The FOREWARN Act also would reduce the number of laid off employees needed to constitute a plant closing from 50 to 25, and lower the mass layoff trigger.

In addition, written notifications must include the reason for the plant closing or layoff, whether the employer has jobs elsewhere, and a statement of each employee’s right to wages and benefits. The bill would also increase employer penalties for violations to double back pay. Under current law, an employer is only liable for back pay. “What’s going to cause employers perhaps some of the biggest heartburn is the proposal to double the penalties,” said Todd Wozniak, a shareholder in the Atlanta office of Miami’s Greenberg Traurig who counsels employers on regulatory matters. “All the employers are aware that this is out there and they’re concerned about it.”

Wozniak said that he expects that employers facing severe financial problems will not be able to afford to keep employees on the pay rolls for the required 90 days, and wind up filing bankruptcy instead to avoid paying the fines for violating the law.

He also explained that employers can be hurt if they disclose layoffs too early, especially in situations where a company is trying to sell all or a portion of the business, or is considering getting out of one line of business. “If you announce it to employees prematurely that you are trying to sell the business, employees may decide to start looking for another job,” Wozniak said. “Sometimes you spook ’em out and you send them all looking for jobs, and that can destroy the value of the business.”

The FOREWARN Act was first introduced in 2007, then re-introduced on Thursday in the House by Rep. George Miller, D-Calif., and in the Senate by Sen. Sherrod Brown, D-Ohio. Given the wobbly economy and rising unemployment rates, attorneys expect it to pass this time around. “Certainly, any employers who are looking at downsizing ought to be evaluating both the rules that are in effect today, and to be foresighted as to what’s coming down the road,” said management-side attorney Mark Poerio, partner in the Washington office of Paul, Hastings, Janofsky & Walker. “This will definitely confuse (employers) more. And it’ll also raise the stakes significantly as it places a higher burden on compliance.”
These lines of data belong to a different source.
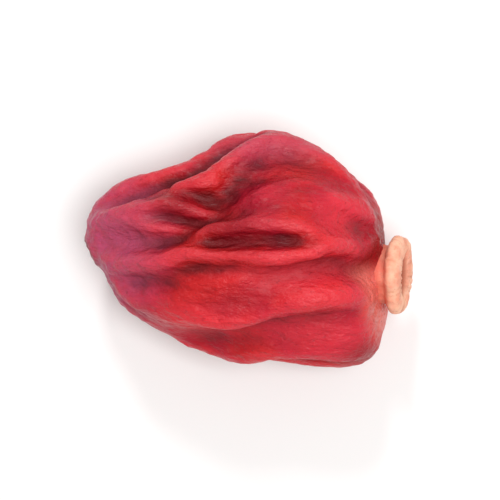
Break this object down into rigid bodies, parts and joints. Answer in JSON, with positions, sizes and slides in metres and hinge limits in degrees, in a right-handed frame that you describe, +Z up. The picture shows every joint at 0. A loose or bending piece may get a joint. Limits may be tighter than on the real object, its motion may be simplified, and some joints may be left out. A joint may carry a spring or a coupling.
{
  "type": "dried barberry",
  "caption": "Shrivelled oblong red berry lying on its side, with lengthwise folds and the flower's dry pale round stigma on its broad end.",
  "frame": {"origin": "on the surface that the berry rests on, under the middle of its length and width", "axes": "+X along the fruit towards its stigma, +Z up, +Y across the fruit"},
  "size_m": [0.0092, 0.0068, 0.0053],
  "materials": {
    "dried_skin": "satin",
    "dry_stigma": "matte"
  },
  "bodies": {
    "root": {"fruit": "dried_skin", "stigma": "dry_stigma"}
  },
  "joints": []
}
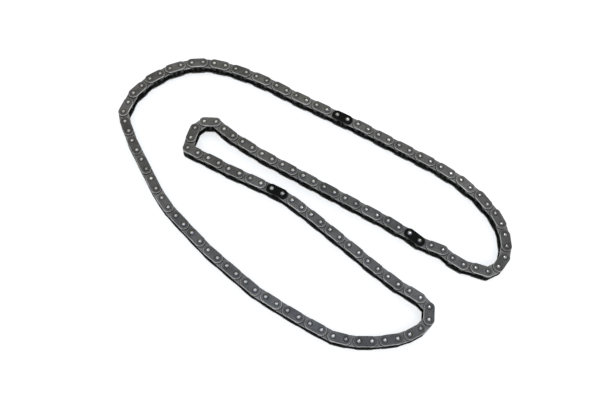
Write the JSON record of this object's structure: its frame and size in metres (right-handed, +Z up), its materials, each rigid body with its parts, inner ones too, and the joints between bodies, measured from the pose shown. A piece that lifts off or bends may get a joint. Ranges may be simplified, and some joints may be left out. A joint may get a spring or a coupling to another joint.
{
  "type": "timing chain",
  "caption": "Endless simplex timing chain lying in a folded loop: obround link plates on riveted pins and bushes, with black timing-mark plates.",
  "frame": {"origin": "centre of the loop's outline, on the surface that the pin heads stand on", "axes": "+Z up along the pins, +X along the loop's longest extent towards the right bend, +Y towards the top strand"},
  "size_m": [0.2706, 0.1958, 0.0098],
  "materials": {
    "outer_plate": "dark satin, tumbled",
    "inner_plate": "dark satin, tumbled",
    "pin": "satin, polished head",
    "bush": "ground, lightly oiled",
    "timing_mark": "black oxide, semi-gloss"
  },
  "bodies": {
    "left_bend": {"left_bend_outer_plates": "outer_plate", "left_bend_inner_plates": "inner_plate", "left_bend_pins": "pin", "left_bend_bushes": "bush", "timing_mark_1": "timing_mark"},
    "right_bend": {"right_bend_outer_plates": "outer_plate", "right_bend_inner_plates": "inner_plate", "right_bend_pins": "pin", "right_bend_bushes": "bush", "timing_mark_2": "timing_mark"},
    "inner_bend": {"inner_bend_outer_plates": "outer_plate", "inner_bend_inner_plates": "inner_plate", "inner_bend_pins": "pin", "inner_bend_bushes": "bush", "timing_mark_3": "timing_mark"},
    "lower_bend": {"lower_bend_outer_plates": "outer_plate", "lower_bend_inner_plates": "inner_plate", "lower_bend_pins": "pin", "lower_bend_bushes": "bush"},
    "top_link_1": {"top_link_1_plates": "outer_plate", "top_link_1_pins": "pin"},
    "top_link_2": {"top_link_2_plates": "inner_plate", "top_link_2_bushes": "bush"},
    "top_link_3": {"top_link_3_plates": "outer_plate", "top_link_3_pins": "pin"},
    "top_link_4": {"top_link_4_plates": "inner_plate", "top_link_4_bushes": "bush"},
    "top_link_5": {"top_link_5_plates": "outer_plate", "top_link_5_pins": "pin"},
    "middle_link_1": {"middle_link_1_plates": "outer_plate", "middle_link_1_pins": "pin"},
    "middle_link_2": {"middle_link_2_plates": "inner_plate", "middle_link_2_bushes": "bush"},
    "middle_link_3": {"middle_link_3_plates": "outer_plate", "middle_link_3_pins": "pin"},
    "middle_link_4": {"middle_link_4_plates": "inner_plate", "middle_link_4_bushes": "bush"},
    "middle_link_5": {"middle_link_5_plates": "outer_plate", "middle_link_5_pins": "pin"},
    "cross_link_1": {"cross_link_1_plates": "outer_plate", "cross_link_1_pins": "pin"},
    "cross_link_2": {"cross_link_2_plates": "inner_plate", "cross_link_2_bushes": "bush"},
    "cross_link_3": {"cross_link_3_plates": "outer_plate", "cross_link_3_pins": "pin"},
    "cross_link_4": {"cross_link_4_plates": "inner_plate", "cross_link_4_bushes": "bush"},
    "cross_link_5": {"cross_link_5_plates": "outer_plate", "cross_link_5_pins": "pin"},
    "bottom_link_1": {"bottom_link_1_plates": "outer_plate", "bottom_link_1_pins": "pin"},
    "bottom_link_2": {"bottom_link_2_plates": "inner_plate", "bottom_link_2_bushes": "bush"},
    "bottom_link_3": {"bottom_link_3_plates": "outer_plate", "bottom_link_3_pins": "pin"},
    "bottom_link_4": {"bottom_link_4_plates": "inner_plate", "bottom_link_4_bushes": "bush"},
    "bottom_link_5": {"bottom_link_5_plates": "outer_plate", "bottom_link_5_pins": "pin"}
  },
  "joints": [
    {"name": "top_pivot_1", "type": "hinge", "parent": "left_bend", "child": "top_link_1", "pos_m": [0.02931, 0.05766, 0.0049], "axis": [0, 0, 1], "range_deg": [-20, 20]},
    {"name": "top_pivot_2", "type": "hinge", "parent": "top_link_1", "child": "top_link_2", "pos_m": [0.03662, 0.0544, 0.0049], "axis": [0, 0, 1], "range_deg": [-20, 20]},
    {"name": "top_pivot_3", "type": "hinge", "parent": "top_link_2", "child": "top_link_3", "pos_m": [0.04393, 0.05115, 0.0049], "axis": [0, 0, 1], "range_deg": [-20, 20]},
    {"name": "top_pivot_4", "type": "hinge", "parent": "top_link_3", "child": "top_link_4", "pos_m": [0.05124, 0.04789, 0.0049], "axis": [0, 0, 1], "range_deg": [-20, 20]},
    {"name": "top_pivot_5", "type": "hinge", "parent": "top_link_4", "child": "top_link_5", "pos_m": [0.05855, 0.04464, 0.0049], "axis": [0, 0, 1], "range_deg": [-20, 20]},
    {"name": "top_pivot_6", "type": "hinge", "parent": "top_link_5", "child": "right_bend", "pos_m": [0.06586, 0.04139, 0.0049], "axis": [0, 0, 1], "range_deg": [-20, 20]},
    {"name": "middle_pivot_1", "type": "hinge", "parent": "right_bend", "child": "middle_link_1", "pos_m": [0.00281, 0.01009, 0.0049], "axis": [0, 0, 1], "range_deg": [-20, 20]},
    {"name": "middle_pivot_2", "type": "hinge", "parent": "middle_link_1", "child": "middle_link_2", "pos_m": [-0.00449, 0.01334, 0.0049], "axis": [0, 0, 1], "range_deg": [-20, 20]},
    {"name": "middle_pivot_3", "type": "hinge", "parent": "middle_link_2", "child": "middle_link_3", "pos_m": [-0.0118, 0.0166, 0.0049], "axis": [0, 0, 1], "range_deg": [-20, 20]},
    {"name": "middle_pivot_4", "type": "hinge", "parent": "middle_link_3", "child": "middle_link_4", "pos_m": [-0.01911, 0.01985, 0.0049], "axis": [0, 0, 1], "range_deg": [-20, 20]},
    {"name": "middle_pivot_5", "type": "hinge", "parent": "middle_link_4", "child": "middle_link_5", "pos_m": [-0.02642, 0.0231, 0.0049], "axis": [0, 0, 1], "range_deg": [-20, 20]},
    {"name": "middle_pivot_6", "type": "hinge", "parent": "middle_link_5", "child": "inner_bend", "pos_m": [-0.03373, 0.02636, 0.0049], "axis": [0, 0, 1], "range_deg": [-20, 20]},
    {"name": "bottom_pivot_6", "type": "hinge", "parent": "left_bend", "child": "bottom_link_5", "pos_m": [-0.05905, -0.04655, 0.0049], "axis": [0, 0, 1], "range_deg": [-20, 20]},
    {"name": "bottom_pivot_5", "type": "hinge", "parent": "bottom_link_5", "child": "bottom_link_4", "pos_m": [-0.0525, -0.05114, 0.0049], "axis": [0, 0, 1], "range_deg": [-20, 20]},
    {"name": "bottom_pivot_4", "type": "hinge", "parent": "bottom_link_4", "child": "bottom_link_3", "pos_m": [-0.04594, -0.05573, 0.0049], "axis": [0, 0, 1], "range_deg": [-20, 20]},
    {"name": "bottom_pivot_3", "type": "hinge", "parent": "bottom_link_3", "child": "bottom_link_2", "pos_m": [-0.03939, -0.06032, 0.0049], "axis": [0, 0, 1], "range_deg": [-20, 20]},
    {"name": "bottom_pivot_2", "type": "hinge", "parent": "bottom_link_2", "child": "bottom_link_1", "pos_m": [-0.03284, -0.06491, 0.0049], "axis": [0, 0, 1], "range_deg": [-20, 20]},
    {"name": "bottom_pivot_1", "type": "hinge", "parent": "bottom_link_1", "child": "lower_bend", "pos_m": [-0.02628, -0.0695, 0.0049], "axis": [0, 0, 1], "range_deg": [-20, 20]},
    {"name": "cross_pivot_6", "type": "hinge", "parent": "lower_bend", "child": "cross_link_5", "pos_m": [0.03636, -0.03714, 0.0049], "axis": [0, 0, 1], "range_deg": [-20, 20]},
    {"name": "cross_pivot_5", "type": "hinge", "parent": "cross_link_5", "child": "cross_link_4", "pos_m": [0.0298, -0.03255, 0.0049], "axis": [0, 0, 1], "range_deg": [-20, 20]},
    {"name": "cross_pivot_4", "type": "hinge", "parent": "cross_link_4", "child": "cross_link_3", "pos_m": [0.02325, -0.02796, 0.0049], "axis": [0, 0, 1], "range_deg": [-20, 20]},
    {"name": "cross_pivot_3", "type": "hinge", "parent": "cross_link_3", "child": "cross_link_2", "pos_m": [0.0167, -0.02337, 0.0049], "axis": [0, 0, 1], "range_deg": [-20, 20]},
    {"name": "cross_pivot_2", "type": "hinge", "parent": "cross_link_2", "child": "cross_link_1", "pos_m": [0.01015, -0.01878, 0.0049], "axis": [0, 0, 1], "range_deg": [-20, 20]}
  ],
  "couplings": [
    {"joint": "top_pivot_2", "follows": "top_pivot_1", "ratio": -1},
    {"joint": "middle_pivot_1", "follows": "top_pivot_1", "ratio": 1},
    {"joint": "middle_pivot_2", "follows": "top_pivot_1", "ratio": -1},
    {"joint": "top_pivot_4", "follows": "top_pivot_3", "ratio": -1},
    {"joint": "middle_pivot_3", "follows": "top_pivot_3", "ratio": 1},
    {"joint": "middle_pivot_4", "follows": "top_pivot_3", "ratio": -1},
    {"joint": "top_pivot_6", "follows": "top_pivot_5", "ratio": -1},
    {"joint": "middle_pivot_5", "follows": "top_pivot_5", "ratio": 1},
    {"joint": "middle_pivot_6", "follows": "top_pivot_5", "ratio": -1},
    {"joint": "bottom_pivot_5", "follows": "bottom_pivot_6", "ratio": -1},
    {"joint": "cross_pivot_6", "follows": "bottom_pivot_6", "ratio": 1},
    {"joint": "cross_pivot_5", "follows": "bottom_pivot_6", "ratio": -1},
    {"joint": "bottom_pivot_3", "follows": "bottom_pivot_4", "ratio": -1},
    {"joint": "cross_pivot_4", "follows": "bottom_pivot_4", "ratio": 1},
    {"joint": "cross_pivot_3", "follows": "bottom_pivot_4", "ratio": -1},
    {"joint": "bottom_pivot_1", "follows": "bottom_pivot_2", "ratio": -1},
    {"joint": "cross_pivot_2", "follows": "bottom_pivot_2", "ratio": 1}
  ]
}
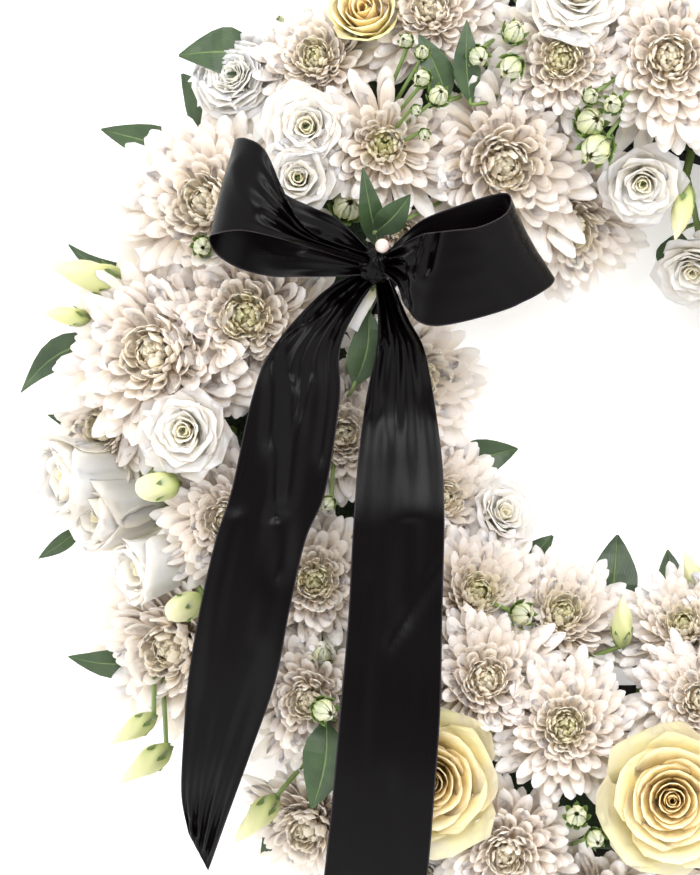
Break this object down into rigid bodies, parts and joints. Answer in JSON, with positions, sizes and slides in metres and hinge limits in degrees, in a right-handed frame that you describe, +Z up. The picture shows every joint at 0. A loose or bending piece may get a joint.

Wozniak believes smaller companies will be heavily impacted by the proposed bill, as smaller employers would be required to give notice about layoffs, where they weren’t before. “Essentially, what’s happening is they’ve expanded the groups of employers who could be tripping into the WARN Act,” Wozniak said.

But plenty of employers are already tripping into the WARN Act, but nothing is being done about it, countered employee-rights attorney Jack Raisner, of New York’s Raisner Roupinian LLP, who has seen WARN Act violations rise dramatically over the last year. “The present state of the law is too weak to compel wide-scale compliance. In fact, in inspires widespread avoidance,” Raisner said. “What’s particularly pernicious is these shutdowns are often accompanied by bankruptcy.”

Raisner said that most WARN Act violators are companies that initiate layoffs while at the same time file bankruptcy. “The employee finds themselves not only without their job, but without their insurance,” he said, who believes losing health benefits is equally detrimental.

Where the WARN Act should help people prepare for problems, like an operation or future health costs, he said employers are ignoring the law and leaving employees “flat out with nothing.” “It’s supposed to allow you to arrange your affairs to prepare for a landing,” Raisner said of the WARN Act. “The safety net is not very well developed … There are just innumerable tragedies, which are nightmarish, due to the lack of notice.”

Employee rights attorney Murray Schwartz, managing partner of New York’s Schwartz & Perry, believes a tougher, federal law regulating layoff activity is long overdue. He noted, for example, that New York provides 90 days notice rather than 60 days notice and applies to employers with a few as 25 employees while the federal law requires a minimum of 50. In this case, he said, the federal government lags behind in protecting employees from the damages of sudden, massive layoffs.

“Strict penalties should be asserted to ensure that the workers are given the broadest opportunity to limit the severe damage that mass layoffs cause,” Schwartz said. “The WARN Act should be broadened so as to include more employers, provide greater notice and stricter penalties. This is the least that should be done to protect those that have been ravished by the collapse of our business community.”

As for employers’ claiming that early layoff notices can financially hurt a company — particularly those in financial dire straits who need to shut down immediately — Schwartz doesn’t buy it.

“It ill serves employers who complain that economic conditions prevent them from giving adequate notice,” Schwartz said.